Home > Harrod-Domar Model, Macro > The per-capita Harrod-Domar model

## The per-capita Harrod-Domar model

We can extend the basic Harrod-Domar model by taking into account the population size. This is important because it is per capita income that gives us a relative idea of living standards in each country. We might hear that China has become the world’s second largest economy, and its overall GDP (national income) is higher than most developed countries, but when you divide the total national income by the population you find that China has a much lower per capita income.

To take population into consideration (and the fact that population will grow over time) we can go back to the equation $\theta Y_{t+1}=(1-\delta)\theta Y_t +sY_t$.
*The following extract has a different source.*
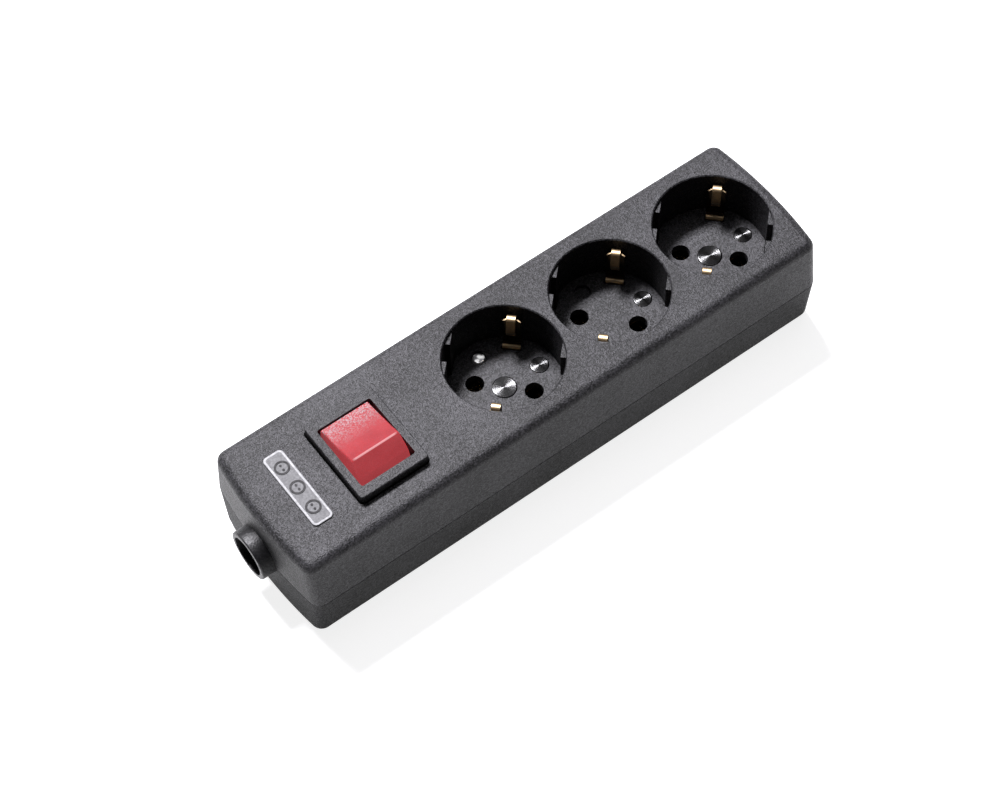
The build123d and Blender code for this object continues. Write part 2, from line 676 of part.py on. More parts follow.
PLUNGER_TIP = -8.7
PLUNGER_R = 1.45
PLUNGER_NOSE = 1.2
SPRING_LOW = 3.0
SPRING_HIGH = 8.8
SPRING_R = 1.15
SPRING_PITCH = 1.1
SPRING_WIRE_R = 0.18
SPRING_PLAY = 0.3
SEESAW_HALF = 9.6
SEESAW_T = 0.8
SEESAW_W = 4.0
SEESAW_DIP = (3.2, 0.55)
SEESAW_PAD_R = 1.5
SEESAW_PAD_H = 0.6
FEED_TOP = 22.0
FEED_PAD_R = 1.6
FEED_PAD_Z = 21.6
FEED_PAD_H = 1.2
LOAD_TOP = 21.0
FULCRUM_W = 3.2
FULCRUM_FOOT = (2.4, 20.6)
FULCRUM_TIP = (0.3, 24.2)
for name, side in (("line", -1), ("neutral", 1)):
    with BuildPart() as plunger:
        with BuildSketch(rocker_top.offset(PLUNGER_TIP)):
            with Locations((side * POLE_OFFSET, 0)):
                Circle(PLUNGER_R)
        extrude(amount=SPRING_LOW - PLUNGER_TIP)
        fillet(plunger.edges().sort_by(Axis(rocker_top.origin, rocker_top.z_dir))[0], radius=PLUNGER_NOSE)
    export(plunger, f"{name}_plunger")

    helix_base = rocker_top.offset(SPRING_LOW + SPRING_PLAY)
    with BuildPart() as plunger_spring:
        with BuildLine():
            coil = Helix(
                pitch=SPRING_PITCH,
                height=SPRING_HIGH - SPRING_LOW - 2 * SPRING_PLAY,
                radius=SPRING_R,
                center=helix_base.origin + helix_base.x_dir * side * POLE_OFFSET,
                direction=helix_base.z_dir,
            )
        with BuildSketch(Plane(coil @ 0, z_dir=coil % 0)):
            Circle(SPRING_WIRE_R)
        sweep(is_frenet=True)
    export(plunger_spring, f"{name}_plunger_spring")

    pole_x = SWITCH_X + side * POLE_OFFSET
    lean = math.radians(SEESAW_TILT)
    seesaw_side = Plane(
        origin=(pole_x, SWITCH_Y, SEESAW_Z),
        x_dir=(0, math.cos(lean), math.sin(lean)),
        z_dir=(1, 0, 0),
    )
    with BuildPart() as seesaw:
        with BuildSketch(seesaw_side):
            with BuildLine():
                Polyline(
                    (-SEESAW_HALF, 0),
                    (SEESAW_HALF, 0),
                    (SEESAW_HALF, SEESAW_T),
                    (SEESAW_DIP[0], SEESAW_T),
                    (0, SEESAW_DIP[1]),
                    (-SEESAW_DIP[0], SEESAW_T),
                    (-SEESAW_HALF, SEESAW_T),
                    close=True,
                )
            make_face()
        extrude(amount=SEESAW_W / 2, both=True)
        with BuildSketch(Plane(seesaw_side.origin, x_dir=(1, 0, 0), z_dir=seesaw_side.y_dir)):
            with Locations((0, -TAB_STEP)):
                Circle(SEESAW_PAD_R)
        extrude(amount=-SEESAW_PAD_H)
    export(seesaw, f"{name}_seesaw")

    with BuildPart() as feed_tab:
        with BuildSketch(Plane.XY.offset(TAB_LOW)):
            with Locations((pole_x, SWITCH_Y - TAB_STEP)):
                Rectangle(TAB_T, TAB_W)
        extrude(amount=FEED_TOP - TAB_LOW)
        with BuildSketch(Plane.XY.offset(FEED_PAD_Z)):
            with Locations((pole_x, SWITCH_Y - TAB_STEP)):
                Circle(FEED_PAD_R)
        extrude(amount=FEED_PAD_H)
    export(feed_tab, f"{name}_feed_tab")

    with BuildPart() as load_tab:
        with BuildSketch(Plane.XY.offset(TAB_LOW)):
            with Locations((pole_x, SWITCH_Y)):
                Rectangle(TAB_T, TAB_W)
        extrude(amount=LOAD_TOP - TAB_LOW)
        with BuildSketch(Plane.YZ.offset(pole_x - FULCRUM_W / 2)):
            with BuildLine():
                Polyline(
                    (SWITCH_Y - FULCRUM_FOOT[0], FULCRUM_FOOT[1]),
                    (SWITCH_Y + FULCRUM_FOOT[0], FULCRUM_FOOT[1]),
                    (SWITCH_Y + FULCRUM_TIP[0], FULCRUM_TIP[1]),
                    (SWITCH_Y - FULCRUM_TIP[0], FULCRUM_TIP[1]),
                    close=True,
                )
            make_face()
        extrude(amount=FULCRUM_W)
    export(load_tab, f"{name}_load_tab")

LAMP_Y = SWITCH_Y - 4.5
LAMP_Z = 27.5
LAMP_R = 1.9
LAMP_L = 9.0
LAMP_NOSE = 1.5
RESISTOR_Y = SWITCH_Y - 3.0
RESISTOR_Z = 22.0
RESISTOR_R = 1.2
RESISTOR_L = 6.0
with BuildPart() as indicator_lamp:
    with BuildSketch(Plane.XZ.offset(-LAMP_Y)):
        with Locations((SWITCH_X, LAMP_Z)):
            Circle(LAMP_R)
    extrude(amount=-LAMP_L)
    fillet(indicator_lamp.edges().sort_by(Axis.Y)[-1], radius=LAMP_NOSE)
export(indicator_lamp, "indicator_lamp")

with BuildPart() as lamp_resistor:
    with BuildSketch(Plane.XZ.offset(-RESISTOR_Y)):
        with Locations((SWITCH_X, RESISTOR_Z)):
            Circle(RESISTOR_R)
    extrude(amount=-RESISTOR_L)
export(lamp_resistor, "lamp_resistor")

# ---------------------------------------------------------------- incoming terminals and wires
terminal_y = (-TERMINAL_STEP, 0.0, TERMINAL_STEP)
terminal_mid = sum(TERMINAL_X) / 2
WIRE_Z = 10.0
TERMINAL_W = 27.0
TERMINAL_H = 12.0
TERMINAL_CORNER = 1.0
TERMINAL_BORE_R = 1.7
DRIVER_HOLE_R = 2.0
DRIVER_HOLE_DEEP = 3.5
CLAMP_R = 1.9
CLAMP_SEAT = 9.0
CLAMP_H = 2.4
CLAMP_SLOT = (3.8, 0.7)
CLAMP_SLOT_DEEP = 0.8
with BuildPart() as terminal_block:
    with BuildSketch(Plane.XY.offset(PLATE)):
        with Locations((terminal_mid, 0)):
            RectangleRounded(TERMINAL_X[1] - TERMINAL_X[0], TERMINAL_W, TERMINAL_CORNER)
    extrude(amount=TERMINAL_H)
    for y in terminal_y:
        with BuildSketch(Plane.YZ.offset(TERMINAL_X[0])):
            with Locations((y, WIRE_Z)):
                Circle(TERMINAL_BORE_R)
        extrude(amount=TERMINAL_X[1] - TERMINAL_X[0], mode=Mode.SUBTRACT)
        with BuildSketch(Plane.XY.offset(PLATE + TERMINAL_H)):
            with Locations((terminal_mid, y)):
                Circle(DRIVER_HOLE_R)
        extrude(amount=-DRIVER_HOLE_DEEP, mode=Mode.SUBTRACT)
export(terminal_block, "terminal_block")

with BuildPart() as terminal_screws:
    for y in terminal_y:
        with BuildSketch(Plane.XY.offset(PLATE + CLAMP_SEAT)):
            with Locations((terminal_mid, y)):
                Circle(CLAMP_R)
        extrude(amount=CLAMP_H)
        with BuildSketch(Plane.XY.offset(PLATE + CLAMP_SEAT + CLAMP_H)):
            with Locations((terminal_mid, y)):
                Rectangle(*CLAMP_SLOT)
        extrude(amount=-CLAMP_SLOT_DEEP, mode=Mode.SUBTRACT)
export(terminal_screws, "terminal_screws")

line_x = SWITCH_X - POLE_OFFSET
neutral_x = SWITCH_X + POLE_OFFSET
half_tab = TAB_T / 2
wire_start = TERMINAL_X[1] - 4
neutral_z = 7.8
line_out_z = 4.6
EARTH_WIRE_Z = 17.1
routes = {
    "line_feed_wire": [
        (wire_start, -TERMINAL_STEP, WIRE_Z), (line_x - half_tab, -TERMINAL_STEP, WIRE_Z),
    ],
    "neutral_feed_wire": [
        (wire_start, 0, WIRE_Z), (-75.5, 0, WIRE_Z), (-70, 5.4, neutral_z), (-48.5, 5.4, neutral_z),
        (-48.5, -TERMINAL_STEP, neutral_z), (neutral_x + half_tab, -TERMINAL_STEP, neutral_z),
    ],
    "line_load_wire": [
        (line_x + half_tab, SWITCH_Y, 12), (SWITCH_X, SWITCH_Y, 12), (SWITCH_X, SWITCH_Y, line_out_z),
        (-38, SWITCH_Y, line_out_z), (-28, BAR_Y, 9), (BAR_X[0], BAR_Y, 9),
    ],
    "neutral_load_wire": [
        (neutral_x + half_tab, SWITCH_Y, 11.6), (-44, SWITCH_Y, 11.6), (-30, -BAR_Y, 11),
        (BAR_X[0], -BAR_Y, 11),
    ],
    "earth_wire": [
        (wire_start, TERMINAL_STEP, WIRE_Z), (-42, TERMINAL_STEP, WIRE_Z), (-32, 0, EARTH_WIRE_Z),
        (BAR_X[0], 0, EARTH_WIRE_Z),
    ],
}
for name, points in routes.items():
    with BuildPart() as wire:
        with BuildLine():
            if len(points) > 2:
                path = FilletPolyline(*points, radius=WIRE_BEND)
            else:
                path = Line(*points)
        with BuildSketch(Plane(path @ 0, z_dir=path % 0)):
            Circle(WIRE_R)
        sweep()
    export(wire, name)

# ---------------------------------------------------------------- badge
with BuildPart() as badge_plate:
    with BuildSketch(Plane.XY.offset(HEIGHT - BADGE_SINK)):
        with Locations((BADGE_X, 0)):
            RectangleRounded(BADGE[0], BADGE[1], BADGE_CORNER)
    extrude(amount=BADGE_T)
    fillet(badge_plate.faces().sort_by(Axis.Z)[-1].edges(), radius=BADGE_EDGE)
export(badge_plate, "badge_plate")

mark_points = [(BADGE_X, y) for y in (-MARK_STEP, 0, MARK_STEP)]
dot_points = [(x, y + side * MARK_DOT_AT) for x, y in mark_points for side in (1, -1)]
with BuildPart() as badge_marks:
    with BuildSketch(Plane.XY.offset(HEIGHT - BADGE_SINK + BADGE_T)):
        with Locations(*mark_points):
            Circle(MARK_R[0])
            Circle(MARK_R[1], mode=Mode.SUBTRACT)
        with Locations(*dot_points):
            Circle(MARK_DOT_R)
    extrude(amount=MARK_T)
export(badge_marks, "badge_marks")
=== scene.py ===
"""Looks of the three-gang desk power strip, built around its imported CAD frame.

Metres. +X runs away from the cord inlet, +Y to the back, +Z up.
"""

import bpy
import bmesh
import math
from mathutils import Matrix, Vector


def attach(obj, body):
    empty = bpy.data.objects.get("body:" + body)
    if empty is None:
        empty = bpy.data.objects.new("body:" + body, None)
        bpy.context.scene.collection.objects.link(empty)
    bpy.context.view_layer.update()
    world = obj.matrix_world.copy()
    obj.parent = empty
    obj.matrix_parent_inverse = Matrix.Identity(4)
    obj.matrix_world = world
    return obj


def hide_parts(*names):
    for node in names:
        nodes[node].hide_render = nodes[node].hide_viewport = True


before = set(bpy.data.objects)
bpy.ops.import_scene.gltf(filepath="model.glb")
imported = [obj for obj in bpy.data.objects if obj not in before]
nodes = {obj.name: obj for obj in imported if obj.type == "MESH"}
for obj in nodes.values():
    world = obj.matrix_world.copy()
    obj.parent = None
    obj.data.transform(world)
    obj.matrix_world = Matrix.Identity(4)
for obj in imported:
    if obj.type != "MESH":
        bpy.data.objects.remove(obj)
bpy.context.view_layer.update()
MM = 0.001

# Places and sizes that repeat the CAD's, in millimetres
SOCKET_X = (-7.35, 34.35, 76.05)
FLOOR_Z = 22.5
CENTRE_HEAD_R, CENTRE_HEAD_LIFT = 4.0, 0.3
SIDE_HEAD_R, SIDE_HEAD_LIFT = 3.0, 0.2
SIDE_HEAD_AT = 13.85
HEAD_SEAT = 0.8
SHANK_R, SHANK_END = 1.5, 6.0
CLIP_R, CLIP_IN, CLIP_TOP = 17.2, 14.9, 35.4
CLIP_WIDTH, CLIP_BEND = 6.0, 0.9
LEDGE_Z, STRAP_Z = 22.95, 18.9
TONGUE_WIDTH, TONGUE_THICK, TONGUE_BEND = 3.0, 0.7, 0.7
TONGUE_TOP, TONGUE_FOLD = 37.2, ((1.5, 0.0), (2.8, 4.6), (1.7, 7.8))
BADGE_X = -84.3
SWITCH_AT = (-59.65, -0.8)
BEZEL_SPAN, BEZEL_CORNER = (25.0, 31.2), 1.2

# Sizes that only the looks have, in millimetres; the CAD's clip strap is 0.8 thick and its
# tongue starts at 34.4
CLIP_THICK, CLIP_WAIST, TONGUE_FOOT = 0.5, 30.0, 34.2
SHANK_TIP_R, SHANK_TOP, SHANK_EDGE = 1.3, 0.79, 5.8
PANEL_REACH, PANEL_CORNER, PANEL_Z = (1.9, 12.8), 0.9, (40.4, 40.54)
JOINT_WIDTH, JOINT_Z = 0.42, (39.95, 40.03)

# The rocker's crest and its far half, in metres: where the crest's middle is, where its painted
# highlight line fades to the sides and to the ends, and how far from y = 0 the painted sheen is complete
CREST_AT = (-0.05965, -0.00608, 0.04756)
CREST_SIDES, CREST_ENDS = (0.00022, 0.00045), (0.0070, 0.0082)
PAINTED_SHEEN_REACH = 0.0095

# Angle from which the bevels take an edge, and the strengths of floor and surroundings
BEVEL_FROM = math.radians(28.0)
FLOOR_GLOW, SURROUNDINGS = 0.84, 0.045
SENSOR_WIDTH = 36.0


# ---------------------------------------------------------------- node helpers
def new_material(name):
    """A new material, its node tree and its Principled shader."""
    mat = bpy.data.materials.new(name)
    mat.use_nodes = True
    tree = mat.node_tree
    return mat, tree, tree.nodes["Principled BSDF"]


def add(tree, kind, inputs=None, **settings):
    """A node with its properties and its input constants set."""
    node = tree.nodes.new(kind)
    for key, value in settings.items():
        setattr(node, key, value)
    for key, value in (inputs or {}).items():
        node.inputs[key].default_value = value
    return node


def join(tree, source, target):
    """One link between two sockets."""
    tree.links.new(source, target)


def place(tree):
    """Object coordinates, which are metres in the row frame."""
    return add(tree, "ShaderNodeTexCoord").outputs["Object"]


def noise(tree, coord, size, detail=2.0, rough=0.5):
    """Noise whose features are about size metres wide."""
    node = add(tree, "ShaderNodeTexNoise", {"Scale": 1.0 / size, "Detail": detail, "Roughness": rough})
    join(tree, coord, node.inputs["Vector"])
    return node.outputs["Fac"]


def ramp(tree, fac, stops):
    """Colour ramp over fac; stops are (position, grey or colour)."""
    node = add(tree, "ShaderNodeValToRGB")
    band = node.color_ramp
    while len(band.elements) < len(stops):
        band.elements.new(0.5)
    for element, (position, value) in zip(band.elements, stops):
        element.position = position
        rgb = (value,) * 3 if isinstance(value, (int, float)) else tuple(value)
        element.color = rgb + (1.0,)
    join(tree, fac, node.inputs["Fac"])
    return node.outputs["Color"]


def math_node(tree, operation, a, b):
    """a (operation) b, each a socket or a number."""
    node = add(tree, "ShaderNodeMath", operation=operation)
    for slot, value in zip(node.inputs, (a, b)):
        if isinstance(value, (int, float)):
            slot.default_value = value
        else:
            join(tree, value, slot)
    return node.outputs[0]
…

Define population as $P_t$ and divide that equation throughout by it, $\frac {\theta Y_{t+1}}{P_t}=\frac{(1-\delta)\theta Y_t}{P_t} +\frac{sY_t}{P_t}$.

Now we have population in there can start thinking in terms of per capita income rather than absolute income. The way we will do this is to use small letters, ie define $y_t = \frac{Y_t}{P_t}$ so the equation above becomes $\frac {\theta Y_{t+1}}{P_t}=(1-\delta)\theta y_t +sy_t$.

This is tidier but the left hand side (LHS) is a bit of a nuisance because we have Y in terms of year t+1 and P in terms of t, so we can’t just use the small letter to express it in per capita terms. So there is a trick to deal with this LHS, multiply top and bottom by the same thing, ie multiply it by $\frac{P_{t+1}}{P_{t+1}}$.

This means you get $\frac {\theta Y_{t+1}}{P_t+1} \frac {P_{t+1}}{P_t}=(1-\delta)\theta y_t +sy_t$.

Now we are in per capita terms for year t+1, so we have $\theta y_{t+1} \frac {P_{t+1}}{P_t}=(1-\delta)\theta y_t +sy_t$.

Now divide both sides by $\theta y_t$ to get $\frac{y_{t+1}}{y_t} \frac {P_{t+1}}{P_t}=(1-\delta) +\frac{s}{\theta}$.

Look carefully at those terms on the LHS. $\frac{y_{t+1}}{y_t}$ is basically 1 + the rate of per capita income growth. $\frac {P_{t+1}}{P_t}$ is the rate of population growth.

We can define per capita income growth as $\frac{y_{t+1}}{y_t} = (1+g*)$ and population growth as $\frac {P_{t+1}}{P_t} = (1+n)$.

This makes our equation above $(1+g*)(1+n)=(1-\delta) +\frac{s}{\theta}$ so we can say
$(1+g*)=\frac{(1-\delta)}{(1+n)} +\frac{s}{\theta (1+n)}$.

This is the Harrod-Domar equation with population growth.

Growth depends on the ability to save and invest, the ability to convert capital into output (which depends inversely on $\theta$), the depreciation rate and the rate of population growth.

Lets try an example of this.
Suppose an economy has a capital-output ratio of 2.2, a depreciation rate of 8%, a saving rate of 25% and a population growth rate of 2%, what would you predict the per capita growth rate of income to be?

Substitute the values into $(1+g*)=\frac{(1-\delta)}{(1+n)} +\frac{s}{\theta (1+n)}$ to get $(1+g*)=\frac{(1-0.08)}{(1.02)} +\frac{0.25}{(2.2)(1.02)} = 1.0134$.

So if (1+g*)=1.0134 then g*=0.0134 which is equivalent to a 1.34% per capita growth rate.